After working with a hodgepodge of collaborators on Handwritten, Mendes eventually solidified his creative team for Illuminate with the same three names found all over the record: Warburton, the writer Scott Harris (perhaps best known for co-writing "Don't Let Me Down," his hit with The Chainsmokers), as well as Teddy Geiger, a former teen star herself. When they're not working side-by-side, the foursome have a group text where they record each other melodies via voice memo and trade lyrical ideas and concepts. In fact, the majority of the singer's No. 6 Hot 100 hit "There's Nothing Holdin' Me Back," which also scored the No. 1 slot on both the Adult Top 40 and Adult Contemporary Charts, was written through text.

"That was an interesting one," recalls Warburton of its origin. "I remember Shawn was playing this rocky chord progression and was just starting to have this growl in his voice.
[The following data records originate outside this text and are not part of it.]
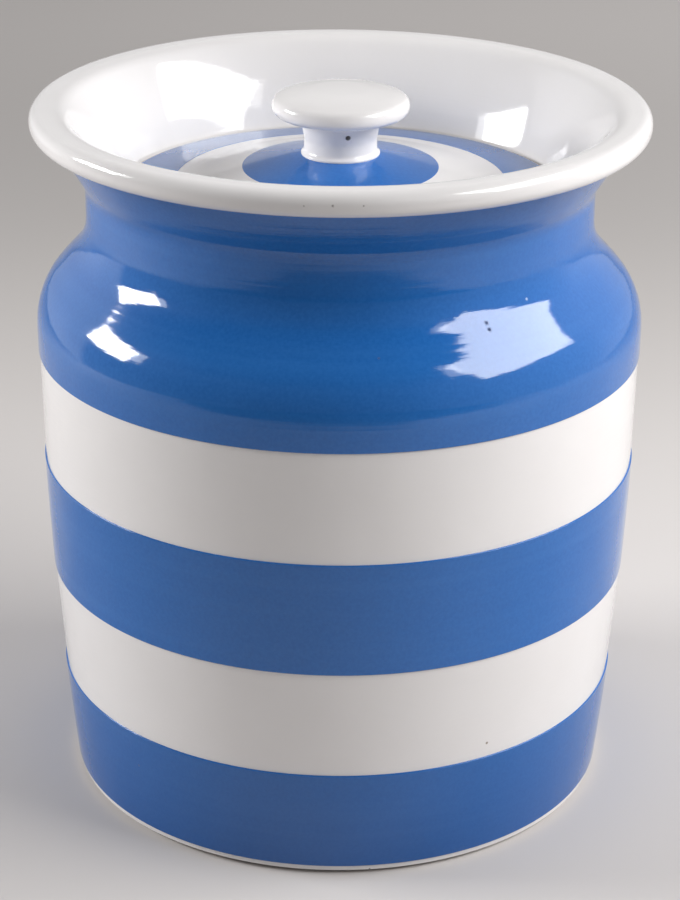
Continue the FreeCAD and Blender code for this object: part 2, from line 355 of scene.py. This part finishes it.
for texture, amount in ((rings, "Rings"), (waves, "Waves"), (grain, "Grain")):
    part = nodes.new("ShaderNodeMath")
    part.operation = "MULTIPLY"
    links.new(texture.outputs["Fac"], part.inputs[0])
    links.new(entry.outputs[amount], part.inputs[1])
    if total is None:
        total = part
        continue
    both = nodes.new("ShaderNodeMath")
    both.operation = "ADD"
    links.new(total.outputs["Value"], both.inputs[0])
    links.new(part.outputs["Value"], both.inputs[1])
    total = both
links.new(total.outputs["Value"], leave.inputs["Height"])

# Pit, for both glazes: a small round place with a ragged edge, where the glaze has burst or
# dirt has burnt in. The group puts out a mask, white inside the pit.
pit_ragged = 0.0005
pit_full = 0.0002
pit_fade = 0.0003
pit = bpy.data.node_groups.new("pit", "ShaderNodeTree")
group_input(pit, "Place", (0.0, 0.0, 0.0))
group_input(pit, "Size", 0.0006)
pit.interface.new_socket(name="Mask", in_out="OUTPUT", socket_type="NodeSocketFloat")
nodes = pit.nodes
links = pit.links
entry = nodes.new("NodeGroupInput")
leave = nodes.new("NodeGroupOutput")
place = nodes.new("ShaderNodeTexCoord")
far = nodes.new("ShaderNodeVectorMath")
far.operation = "DISTANCE"
links.new(place.outputs["Object"], far.inputs[0])
links.new(entry.outputs["Place"], far.inputs[1])
ragged = cloudy(pit, place.outputs["Object"], 1800.0, 2.0)
shift = nodes.new("ShaderNodeMath")
shift.operation = "MULTIPLY_ADD"
shift.inputs[1].default_value = pit_ragged
links.new(ragged.outputs["Fac"], shift.inputs[0])
links.new(far.outputs["Value"], shift.inputs[2])
soften = stretch(pit, shift.outputs["Value"], pit_full, pit_full + pit_fade, 1.0, 0.0)
soften.interpolation_type = "SMOOTHSTEP"
wide = nodes.new("ShaderNodeMath")
wide.operation = "ADD"
wide.inputs[1].default_value = pit_fade
links.new(entry.outputs["Size"], wide.inputs[0])
links.new(wide.outputs["Value"], soften.inputs["From Max"])
links.new(soften.outputs["Result"], leave.inputs["Mask"])

# Specks: a few tiny burnt grains scattered through fired clay, one at the middle of each
# cell that is among the chosen share. The group puts out a mask.
specks = bpy.data.node_groups.new("fired_specks", "ShaderNodeTree")
group_input(specks, "Spacing", 90.0)
group_input(specks, "Size", 0.05)
group_input(specks, "Share", 0.12)
specks.interface.new_socket(name="Mask", in_out="OUTPUT", socket_type="NodeSocketFloat")
nodes = specks.nodes
links = specks.links
entry = nodes.new("NodeGroupInput")
leave = nodes.new("NodeGroupOutput")
place = nodes.new("ShaderNodeTexCoord")
cells = nodes.new("ShaderNodeTexVoronoi")
links.new(place.outputs["Object"], cells.inputs["Vector"])
links.new(entry.outputs["Spacing"], cells.inputs["Scale"])
near = nodes.new("ShaderNodeMath")
near.operation = "LESS_THAN"
links.new(cells.outputs["Distance"], near.inputs[0])
links.new(entry.outputs["Size"], near.inputs[1])
chance = nodes.new("ShaderNodeSeparateColor")
links.new(cells.outputs["Color"], chance.inputs["Color"])
few = nodes.new("ShaderNodeMath")
few.operation = "LESS_THAN"
links.new(chance.outputs["Red"], few.inputs[0])
links.new(entry.outputs["Share"], few.inputs[1])
both = nodes.new("ShaderNodeMath")
both.operation = "MULTIPLY"
links.new(near.outputs["Value"], both.inputs[0])
links.new(few.outputs["Value"], both.inputs[1])
links.new(both.outputs["Value"], leave.inputs["Mask"])


def put_group(material, tree, **values):
    """Place a node group in a material and set its own inputs."""
    node = material.node_tree.nodes.new("ShaderNodeGroup")
    node.node_tree = tree
    for name, value in values.items():
        node.inputs[name].default_value = value
    return node


def tint(material, first, mask, second):
    """Lay a second colour, or roughness, over a first one where a mask is white."""
    mix = material.node_tree.nodes.new("ShaderNodeMix")
    mix.data_type = "RGBA" if isinstance(second, tuple) else "FLOAT"
    material.node_tree.links.new(mask, mix.inputs["Factor"])
    for value, socket in ((first, "A"), (second, "B")):
        if isinstance(value, tuple):
            mix.inputs[socket].default_value = (*value, 1.0)
        elif isinstance(value, float):
            mix.inputs[socket].default_value = value
        else:
            material.node_tree.links.new(value, mix.inputs[socket])
    return mix.outputs["Result"]


def raise_surface(material, height, strength):
    """Let a height that changes over the surface stand out in its shading."""
    deepest = 0.0002
    bump = material.node_tree.nodes.new("ShaderNodeBump")
    bump.inputs["Strength"].default_value = strength
    bump.inputs["Distance"].default_value = deepest
    material.node_tree.links.new(height, bump.inputs["Height"])
    shader = material.node_tree.nodes["Principled BSDF"]
    material.node_tree.links.new(bump.outputs["Normal"], shader.inputs["Normal"])


def round_spot(radius, height, around):
    """Place on the jar in metres, from its radius, its height and its angle from the front."""
    turn = math.radians(around)
    return (radius * math.sin(turn) * 0.001, -radius * math.cos(turn) * 0.001, height * 0.001)


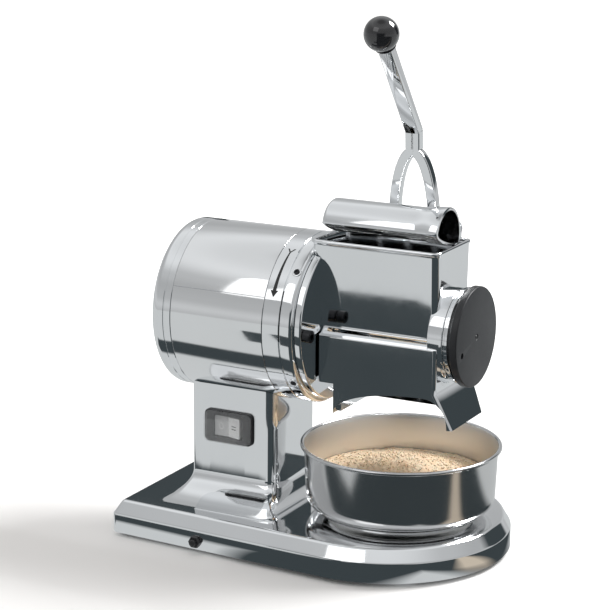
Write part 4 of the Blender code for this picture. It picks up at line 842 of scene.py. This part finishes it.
def bar(name, points, half_widths, half_depth, corner):
    """A rounded rectangular bar along points in planes square to its run."""
    sections = []
    for i, (point, w) in enumerate(zip(points, half_widths)):
        before = Vector(points[max(i - 1, 0)])
        after = Vector(points[min(i + 1, len(points) - 1)])
        along = (after - before).normalized()
        across = along.cross(Vector((0, 1, 0))).normalized()
        out = across.cross(along).normalized()
        ring = rounded_rectangle(-w, w, -half_depth, half_depth, min(w, half_depth) * corner, 5)
        sections.append([Vector(point) + across * a + out * b for a, b in ring])
    return loft(name, sections, angle=40.0)


def make_lever():
    fork = Vector((LEVER_X, PIN_Y - FORK_LEAN, PIN_Z + FORK_RISE))
    along = Vector((0.0, -sind(37.0), cosd(37.0)))
    radius = (knob_high.x - knob_low.x) / 2
    reach = 0.1405
    end = fork + along * (reach - radius * 0.86)
    shares = [i / 16 for i in range(17)]
    points = [fork.lerp(end, t) for t in shares]
    shaft = bar("lever_shaft", points, [0.0083 - 0.0004 * t for t in shares], 0.0056, 0.22)
    ride(shaft, "presser", "lever_arm")
    # A raised rib runs down the arm's front face.
    front = along.cross(Vector((1, 0, 0))) * 0.0050
    ride(bar("lever_rib", [p + front for p in points], [0.0036] * len(points), 0.0016, 0.5), "presser")

    window = 0.78
    for side, name in ((-1, "left"), (1, "right")):
        points = []
        for t in [i / 32 for i in range(33)]:
            ease = math.sqrt(max(1.0 - min(t / window, 1.0) ** 2, 0.0))
            offset = max(LEG_SPREAD * ease, 0.0030)
            points.append((LEVER_X + side * offset, PIN_Y - FORK_LEAN * t, PIN_Z + FORK_RISE * t))
        ride(bar("lever_leg_" + name, points, [LEG] * len(points), LEG, 0.25), "presser")
        x = LEVER_X + side * LEG_SPREAD - 0.007
        eye = softened([(0.0042, 0.014), (0.0078, 0.014), (0.0078, 0.0), (0.0042, 0.0)], 0.0008)
        ride(turned("lever_eye_" + name, eye, POLISHED, (x, PIN_Y, PIN_Z), "X", 48), "presser")
    knuckle = (LEVER_X - 0.0081, fork.y, fork.z)
    ride(turned("lever_knuckle", stub(LEG, 0.0162, 0.0012, 5), POLISHED, knuckle, "X", 40), "presser")

    profile = [(0.0, radius)] + [(radius * sind(a), radius * cosd(a)) for a in range(4, 149, 4)]
    low = profile[-1][1]
    profile += [(0.0112, low - 0.0002), (0.0114, low - 0.0006), (0.0114, low - 0.0016)]
    profile += [(0.0108, low - 0.0022), (0.0, low - 0.0022)]
    ball = turned("ball_knob", profile, PHENOLIC, (0, 0, 0), steps=96)
    turn = along.to_track_quat("Z", "Y").to_matrix().to_4x4()
    ball.matrix_world = Matrix.Translation(fork + along * reach) @ turn
    ride(ball, "presser", "lever_knob", slot="gloss_black")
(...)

He sent us a voice memo with the melody and we thought it was awesome, so we put some lyrics to it." The group's initial draft of lyrics, based around the concept of energy, were later rewritten once they convened in a studio. "We brought that one to life when we got together and wrote the final lyrics in an hour or two. The next day, Shawn wanted to add a riff in for the beginning. He had a six-string ukulele he had just bought so we were jamming out on it, and that really added a lot to it." Warburton surmises the track became a hit because of an inherent fluidity of its sound. "There's actually not a whole lot to it; just power chords, the riff, and Shawn's killer vocals. I remember him in the booth; his vocal take was right off the demo. It was like, 'Holy crap.'"

The release of "There's Nothing Holdin' Me Back" last April marked a turn in Mendes' career, helping the teen sensation gain regard as a serious artist. (This, aside from the fact the boy from Pickering was still only 18 when the track came out.) It's a transitional hat-trick Mendes and his creative team are in the process of making again, starting off with "In My Blood." Produced by Geiger and Mendes, with writing credited to Geiger, Mendes, Harris and Warburton, its lyrics present a raw rumination on depression and was the first song concocted for his upcoming album.

"We wanted to write a song that wasn't necessarily about love," says Warburton of the track, which is currently climbing up the Billboard Hot 100, already staking a claim as Mendes' next hit. "It's about struggle… Not succumbing to it, but overcoming. So we kind of went in there with that mindset. This is one where people are saying that they really needed to hear those lyrics, that it really speaks to them. So it's been a real privilege."

Not that the team plotted specifically to create deeper tracks. "This album in general has got a lot of different flavors in it, but it's reflected by whatever we were inspired by at the time. We never set out to write a pop or rock song. If we're inspired by something and it clicks with everyone, that's our process. There will be things people won't expect and there'll be things that have that old flavor that people know and love. "

While Warburton and his cohorts are excited about the direction they're going in, that doesn't mean the songwriter, who just re-upped his deal under Sony/ATV, is sleeping easy in advance of new music. "I get so nervous before the songs come out," he says with a laugh, referring to the six tracks (including one with Khalid) he contributed to on Mendes' upcoming Shawn Mendes album. "I don't know why I get nervous. It could be because I've been so close with Shawn and the project for years, and 'In My Blood' specifically isn't very in line of what's current right now. All you can do is hope people embrace it."